I have talked about this to several people and have described the details to a couple, but I figured I should finally document the setup I have for my Halloween/Christmas/everyday computer-controlled lights.

I have never really done traditional Christmas lights at any of the places I have lived in Portland. Between high ceilings, basement offsets, and multi-story houses, the eves have always been between 1.5 and 2.5 stories up. I have never (until recently) had a ladder that could do that. Besides, even if I did—did I want to spend a cold afternoon stringing up lights in December, not to mention the even colder afternoon in January taking them down?

I have always stuck to lining the windows in lights. Because most of my lights are not Christmas-specific (they’re a lovely shade of red), I have a tendency to leave them up year-round, still on the timer. The ones wrapping the large front window of the enclosed porch are a bit more visually interesting than a generic porch light.

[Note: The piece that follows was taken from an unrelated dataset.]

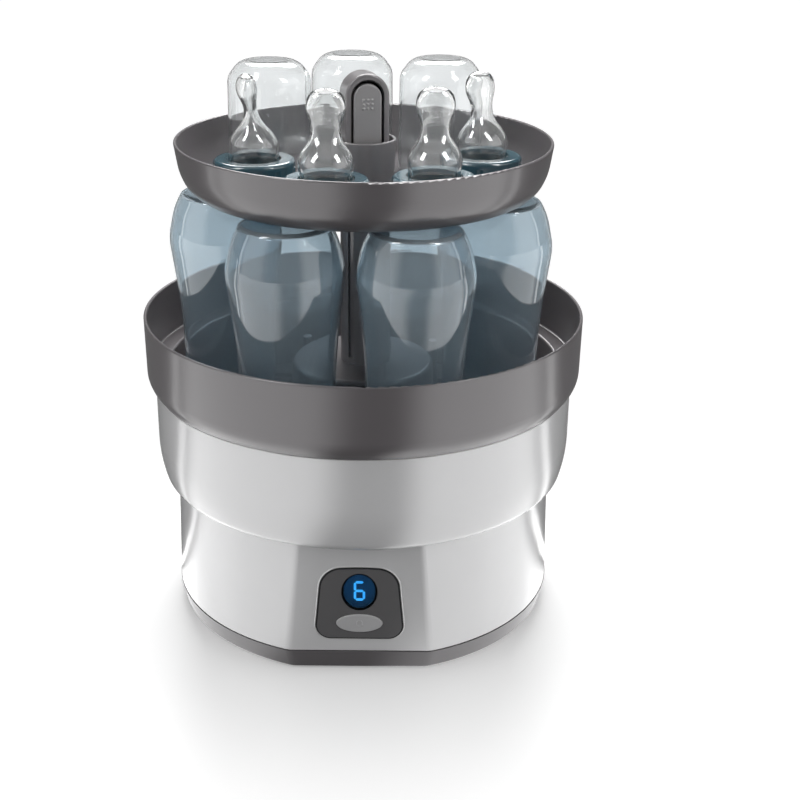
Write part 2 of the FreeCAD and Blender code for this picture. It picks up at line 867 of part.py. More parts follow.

This year, I thought I would try something different. And I thought I would start with Halloween. Limor Fried, Ada of AdaFruit, has a wonderful string of waterproof RGB lights for sale. She actually has several varieties, but I went with the cheap one with fewer lights. There is a more expensive one with twice as many lights, but in the dark of my porch, even the one with “sparse” lights has to be run at half brightness. There is also one where each light is individually set to a specific color, but that was also (much) more expensive and looks more suited to an animated marquee.

The lights themselves are stung up on the enclosed porch. There are two strings with a little Arduino brain serving as keystone between. I can change the program can to fit the season. Currently, it is an extremely slow fade between red and orange for a few cycles, then fades over to a ghastly green and purple, then back again. My eventual goal is to also throw in a few flashy strobes of bright white, like lighting bolts.

Toward Christmas, I expect to emulate a more conventional string of Christmas lights. After that—who knows? I may switch it back to red or I may do something else.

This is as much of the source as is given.